* **WHAT IS NEEDED**
Write the data out again, exactly as given.

* **PROVIDED DATA**

----

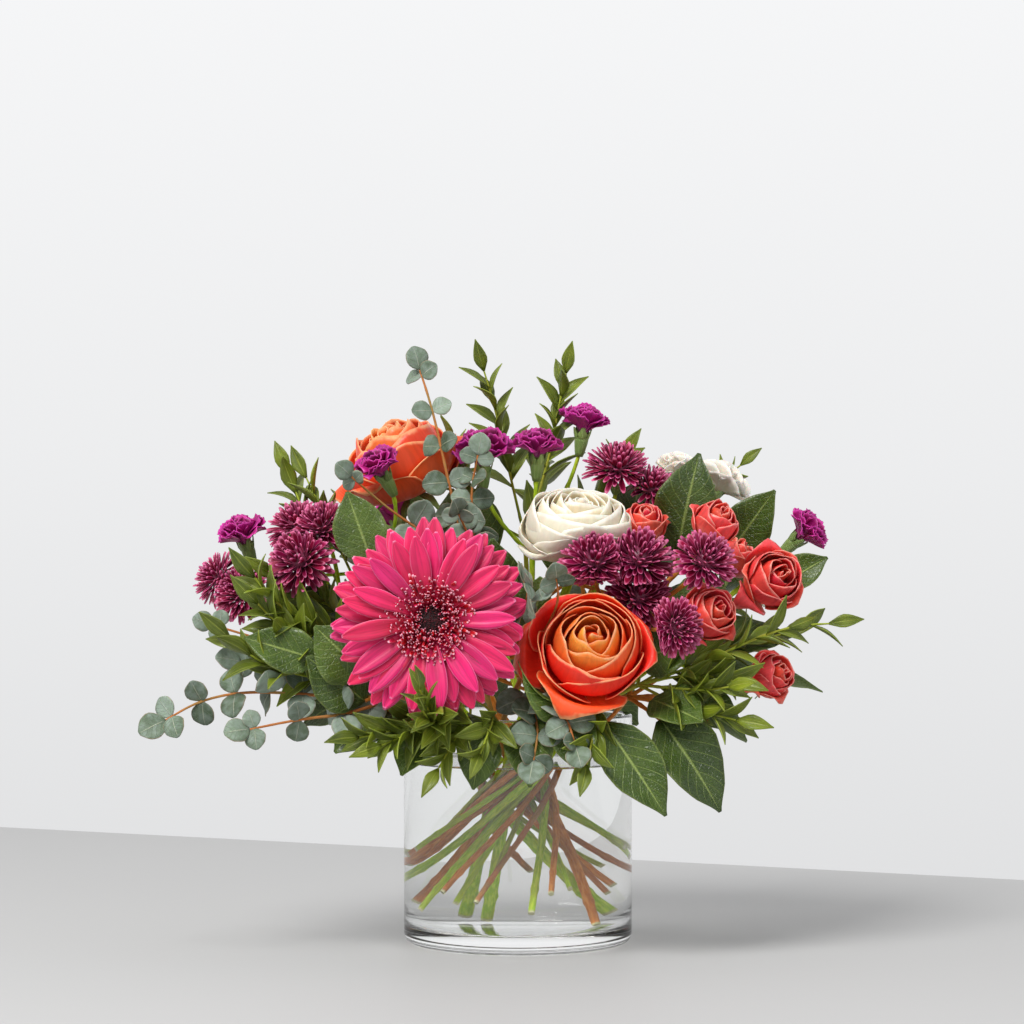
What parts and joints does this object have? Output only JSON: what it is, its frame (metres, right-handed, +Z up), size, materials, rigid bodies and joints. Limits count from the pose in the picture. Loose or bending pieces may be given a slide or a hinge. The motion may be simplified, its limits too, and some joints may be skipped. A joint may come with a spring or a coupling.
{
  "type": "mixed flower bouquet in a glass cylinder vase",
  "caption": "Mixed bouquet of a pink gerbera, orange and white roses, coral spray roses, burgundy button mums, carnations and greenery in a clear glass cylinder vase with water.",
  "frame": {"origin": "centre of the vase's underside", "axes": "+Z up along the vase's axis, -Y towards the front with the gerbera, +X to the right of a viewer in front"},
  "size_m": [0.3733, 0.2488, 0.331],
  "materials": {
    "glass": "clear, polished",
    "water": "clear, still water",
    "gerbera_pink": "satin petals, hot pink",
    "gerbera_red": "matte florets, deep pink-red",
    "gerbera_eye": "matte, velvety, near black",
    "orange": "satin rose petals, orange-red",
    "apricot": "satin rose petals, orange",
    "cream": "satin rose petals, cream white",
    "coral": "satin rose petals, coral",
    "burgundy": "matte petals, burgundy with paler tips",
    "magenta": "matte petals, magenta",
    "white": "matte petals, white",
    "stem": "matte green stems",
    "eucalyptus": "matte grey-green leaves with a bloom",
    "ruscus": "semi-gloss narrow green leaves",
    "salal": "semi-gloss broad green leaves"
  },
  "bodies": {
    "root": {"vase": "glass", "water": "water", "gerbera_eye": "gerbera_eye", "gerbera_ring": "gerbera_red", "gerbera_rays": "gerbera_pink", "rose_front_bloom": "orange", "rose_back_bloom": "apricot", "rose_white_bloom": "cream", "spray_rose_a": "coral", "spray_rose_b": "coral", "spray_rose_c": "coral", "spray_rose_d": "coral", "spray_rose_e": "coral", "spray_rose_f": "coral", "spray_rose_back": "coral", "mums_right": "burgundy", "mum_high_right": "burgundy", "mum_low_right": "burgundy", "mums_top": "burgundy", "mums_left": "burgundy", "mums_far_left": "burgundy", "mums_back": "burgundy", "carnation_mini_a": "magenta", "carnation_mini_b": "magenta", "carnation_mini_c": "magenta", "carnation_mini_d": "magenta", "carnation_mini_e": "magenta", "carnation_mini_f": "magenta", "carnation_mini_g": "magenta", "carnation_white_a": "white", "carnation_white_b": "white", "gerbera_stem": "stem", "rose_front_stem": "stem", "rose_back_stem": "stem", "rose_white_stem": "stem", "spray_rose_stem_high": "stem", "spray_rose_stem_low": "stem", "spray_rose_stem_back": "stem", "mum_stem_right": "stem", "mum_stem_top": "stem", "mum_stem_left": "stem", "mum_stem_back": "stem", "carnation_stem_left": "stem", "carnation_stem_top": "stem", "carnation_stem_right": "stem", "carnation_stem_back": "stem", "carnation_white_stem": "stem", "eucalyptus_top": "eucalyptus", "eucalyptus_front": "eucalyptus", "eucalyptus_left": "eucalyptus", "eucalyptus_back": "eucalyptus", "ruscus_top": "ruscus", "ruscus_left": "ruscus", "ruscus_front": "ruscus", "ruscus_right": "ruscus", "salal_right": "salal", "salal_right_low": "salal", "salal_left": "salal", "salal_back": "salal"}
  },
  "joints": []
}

----

* **THE REPLY**
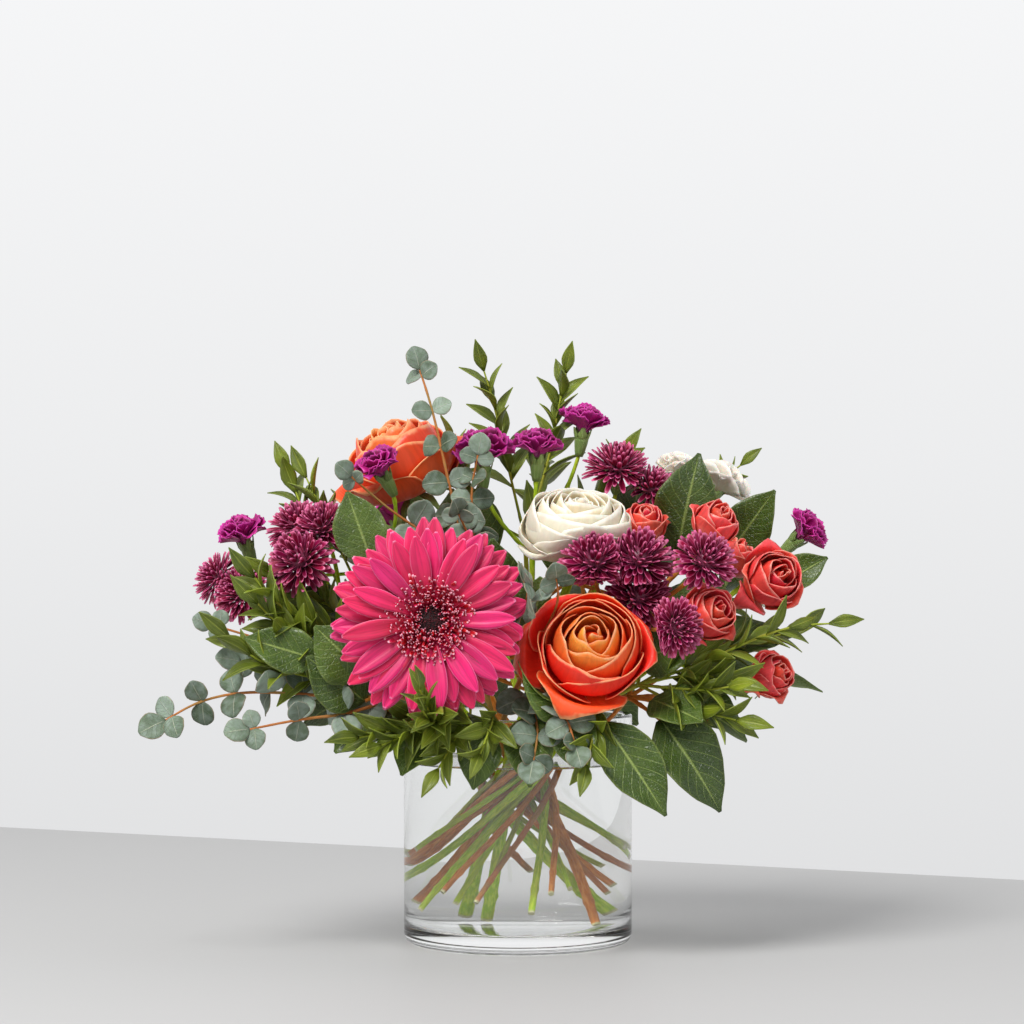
What parts and joints does this object have? Output only JSON: what it is, its frame (metres, right-handed, +Z up), size, materials, rigid bodies and joints. Limits count from the pose in the picture. Loose or bending pieces may be given a slide or a hinge. The motion may be simplified, its limits too, and some joints may be skipped. A joint may come with a spring or a coupling.
{
  "type": "mixed flower bouquet in a glass cylinder vase",
  "caption": "Mixed bouquet of a pink gerbera, orange and white roses, coral spray roses, burgundy button mums, carnations and greenery in a clear glass cylinder vase with water.",
  "frame": {"origin": "centre of the vase's underside", "axes": "+Z up along the vase's axis, -Y towards the front with the gerbera, +X to the right of a viewer in front"},
  "size_m": [0.3733, 0.2488, 0.331],
  "materials": {
    "glass": "clear, polished",
    "water": "clear, still water",
    "gerbera_pink": "satin petals, hot pink",
    "gerbera_red": "matte florets, deep pink-red",
    "gerbera_eye": "matte, velvety, near black",
    "orange": "satin rose petals, orange-red",
    "apricot": "satin rose petals, orange",
    "cream": "satin rose petals, cream white",
    "coral": "satin rose petals, coral",
    "burgundy": "matte petals, burgundy with paler tips",
    "magenta": "matte petals, magenta",
    "white": "matte petals, white",
    "stem": "matte green stems",
    "eucalyptus": "matte grey-green leaves with a bloom",
    "ruscus": "semi-gloss narrow green leaves",
    "salal": "semi-gloss broad green leaves"
  },
  "bodies": {
    "root": {"vase": "glass", "water": "water", "gerbera_eye": "gerbera_eye", "gerbera_ring": "gerbera_red", "gerbera_rays": "gerbera_pink", "rose_front_bloom": "orange", "rose_back_bloom": "apricot", "rose_white_bloom": "cream", "spray_rose_a": "coral", "spray_rose_b": "coral", "spray_rose_c": "coral", "spray_rose_d": "coral", "spray_rose_e": "coral", "spray_rose_f": "coral", "spray_rose_back": "coral", "mums_right": "burgundy", "mum_high_right": "burgundy", "mum_low_right": "burgundy", "mums_top": "burgundy", "mums_left": "burgundy", "mums_far_left": "burgundy", "mums_back": "burgundy", "carnation_mini_a": "magenta", "carnation_mini_b": "magenta", "carnation_mini_c": "magenta", "carnation_mini_d": "magenta", "carnation_mini_e": "magenta", "carnation_mini_f": "magenta", "carnation_mini_g": "magenta", "carnation_white_a": "white", "carnation_white_b": "white", "gerbera_stem": "stem", "rose_front_stem": "stem", "rose_back_stem": "stem", "rose_white_stem": "stem", "spray_rose_stem_high": "stem", "spray_rose_stem_low": "stem", "spray_rose_stem_back": "stem", "mum_stem_right": "stem", "mum_stem_top": "stem", "mum_stem_left": "stem", "mum_stem_back": "stem", "carnation_stem_left": "stem", "carnation_stem_top": "stem", "carnation_stem_right": "stem", "carnation_stem_back": "stem", "carnation_white_stem": "stem", "eucalyptus_top": "eucalyptus", "eucalyptus_front": "eucalyptus", "eucalyptus_left": "eucalyptus", "eucalyptus_back": "eucalyptus", "ruscus_top": "ruscus", "ruscus_left": "ruscus", "ruscus_front": "ruscus", "ruscus_right": "ruscus", "salal_right": "salal", "salal_right_low": "salal", "salal_left": "salal", "salal_back": "salal"}
  },
  "joints": []
}